Occasionally, I've even allowed myself to wander off into some musings about unemployment, an exceptionally personal subject for me, since aside from my monthly writing gigs with Crosswalk.com - for which I'm extremely grateful - I recently completed my second year of being jobless.

To be honest, I really don't like talking about myself. At least when it comes to topics where I'm seen as weak, unproductive, and insignificant.  Three things almost every working American considers the unemployed to be.

Weak, unproductive, and insignificant.

Conservatives figure something's drastically wrong with my work ethic, while liberals say I'm proof our economic system is broken.  Either way, in our culture, for the most part, if you're unemployed, you're disenfranchised socially.

Perhaps I've been woefully naive in thinking that if I could prove myself at writing, I'd be able to get a writing job.  My supportive editor at Crosswalk.com, upon learning that I wanted to write, suggested that about a year and a half of three blog entries each week oughta provide a decent portfolio for prospective employers to evaluate.

Which may be true... if anybody was hiring.  What few connections I have in the writing world paint as depressing an employment scenario in all forms of publishing as exists in virtually any other profession.  Basically, it seems as if employers in the United States - except for the federal government - are holding their collective breath, waiting for the current White House occupant to be voted out of office so they'll know what to expect tax-wise.  If there's one thing capitalism doesn't thrive upon, it's fiscal uncertainty.  And that's what we've got in Washington these days.

Not that it's just President Barack Obama's fault, especially since none other than the Wall Street Journal came out yesterday with an uncharacteristically negative assessment of Republican leadership in both the House and Senate.

But I think something else, other than national politics, may be at work.  Not just in America's employment numbers, but my own individual experience as one of the chronically unemployed.

God may be allowing our society to experience some fundamental changes in the way we view work, employment, financial rewards, and the purpose of money.

Living off of credit card debt and generous gifts of cash from family members isn't a healthy long-term plan for anybody.  But it's what many unemployed Americans - not just me - have been doing for a while now.  We're assuming that good times will return, and that debts will be repaid, and that we'll become givers again, instead of takers.

But the cynic in me increasingly wonders if, whenever any "good times" return, they will take more the form of adequate provision rather than abundance.

We were told that education is the key to financial reward, but these days, plenty of under-educated people can earn salaries larger than over-educated professionals in fields like education and healthcare.  Just ask anybody looking for employment, and anybody responsible for hiring, and they'll tell you that interpersonal connections weigh far more than education and experience in today's job market.  Statistically, it may still appear as though the more education people in our society receive, the more money they can earn; but individually, that's far from any guarantee.

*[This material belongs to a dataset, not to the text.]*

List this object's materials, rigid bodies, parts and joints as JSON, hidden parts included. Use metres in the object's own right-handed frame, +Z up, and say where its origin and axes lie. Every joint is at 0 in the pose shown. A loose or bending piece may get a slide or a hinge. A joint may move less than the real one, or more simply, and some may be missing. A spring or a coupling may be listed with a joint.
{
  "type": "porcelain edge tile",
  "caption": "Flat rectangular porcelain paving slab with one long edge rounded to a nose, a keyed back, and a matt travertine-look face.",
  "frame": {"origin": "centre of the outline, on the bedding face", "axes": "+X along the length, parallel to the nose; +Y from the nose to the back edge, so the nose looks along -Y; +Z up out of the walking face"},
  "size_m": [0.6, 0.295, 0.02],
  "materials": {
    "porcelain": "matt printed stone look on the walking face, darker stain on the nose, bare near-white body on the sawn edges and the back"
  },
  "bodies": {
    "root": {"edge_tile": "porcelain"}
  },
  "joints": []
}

Granted, I can't hold my BA in Sociology as a get-a-great-job-easily card.  But I never expected to get rich off of it.  I never thought it would be so worthless in our economy, either.  Liberal arts alumni, for all the gushing corporate America does over people qualified to think wholistically, have probably become the least-employable people on the planet, since it seems companies don't want employees who extrapolate information as much as they want robots to blindly process that information.

I can do both in a job.  Shucks, like many liberal arts majors, I've spent years doing more of the latter than the former in a variety of jobs!  But as many employees become less human in the eyes of their employers and more of a cost factor, the pay available for the mundane jobs continues to slide.  At least in terms of the cost of living, and executive pay.

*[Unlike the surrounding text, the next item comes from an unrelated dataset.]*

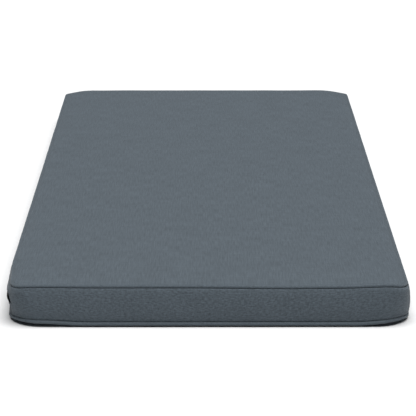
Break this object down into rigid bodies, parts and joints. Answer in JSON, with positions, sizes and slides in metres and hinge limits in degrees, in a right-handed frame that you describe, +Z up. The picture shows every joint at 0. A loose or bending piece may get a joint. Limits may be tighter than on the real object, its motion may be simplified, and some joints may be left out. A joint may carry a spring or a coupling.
{
  "type": "bench cushion",
  "caption": "Long flat boxed bench cushion with a low crown, a bulged border strip and covered cord sewn into the seams round its top and bottom panels.",
  "frame": {"origin": "middle of the bottom panel, on the surface that the cushion lies on", "axes": "+Z up through the thickness, +Y along the length away from the front short side, +X across the width"},
  "size_m": [0.5117, 1.21, 0.0564],
  "materials": {
    "cover_cloth": "matt slate-grey woven polyester",
    "top_piping_cloth": "the cover's cloth, cut on the bias and sewn round a cord",
    "bottom_piping_cloth": "the cover's cloth, cut on the bias and sewn round a cord"
  },
  "bodies": {
    "root": {"cushion_body": "cover_cloth", "top_piping": "top_piping_cloth", "bottom_piping": "bottom_piping_cloth"}
  },
  "joints": []
}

We're told that it's because we're not worth as much as we used to be, now that we have a global economy.  Which may be quite true.  But at some point, even $10 an hour won't pay the expenses corporate America still expects the working class to accrue.  After all, ours is a consumer-based economy, and if the working class doesn't have the money to buy the stuff companies make, then whose fault is it that our economy suffers?

We hear of how our new generation of college graduates would prefer flex time over higher wages.  We're told that the conventional 9-to-5 job is quickly becoming outdated.  But how much of this is a product of employees actually getting what they want in our job market, and employees having to settle for what the job market offers them?

Even supposing I'd long ago given up on surviving on a simple BA and plowed ahead into a law degree, like many unemployed  (or, as employers claim, "unemployable") liberal arts people do, have you heard how many lawyers are getting laid off these days?

Meanwhile, as I pass through yet another Christmas season as an unemployed person, with my meager mutual fund long ago scraped clean, my savings account bone dry, and plenty of people telling me I write well - but none of them able to give me a job doing so for a living wage, I've come to see that one of my few options is to evaluate what God may be telling me about how I've spent money in the past, how grateful I should be for those who give me money now, and how I should leaven my desperation for employment against the writing I thought He was guiding me into over two years ago.

And frankly, it doesn't help me to realize that I'm not the only person in this predicament.

Actually, I'm surprised more Americans aren't concerned that so many people like me exist in our country.  Not so that I can feel an outpouring of sympathy, because sympathy is the last thing I and most of America's unemployed want.  Or need.

But because if our economy can limp along for three years now, with all of us out of work, who says it can't absorb the impact of even more people losing their job?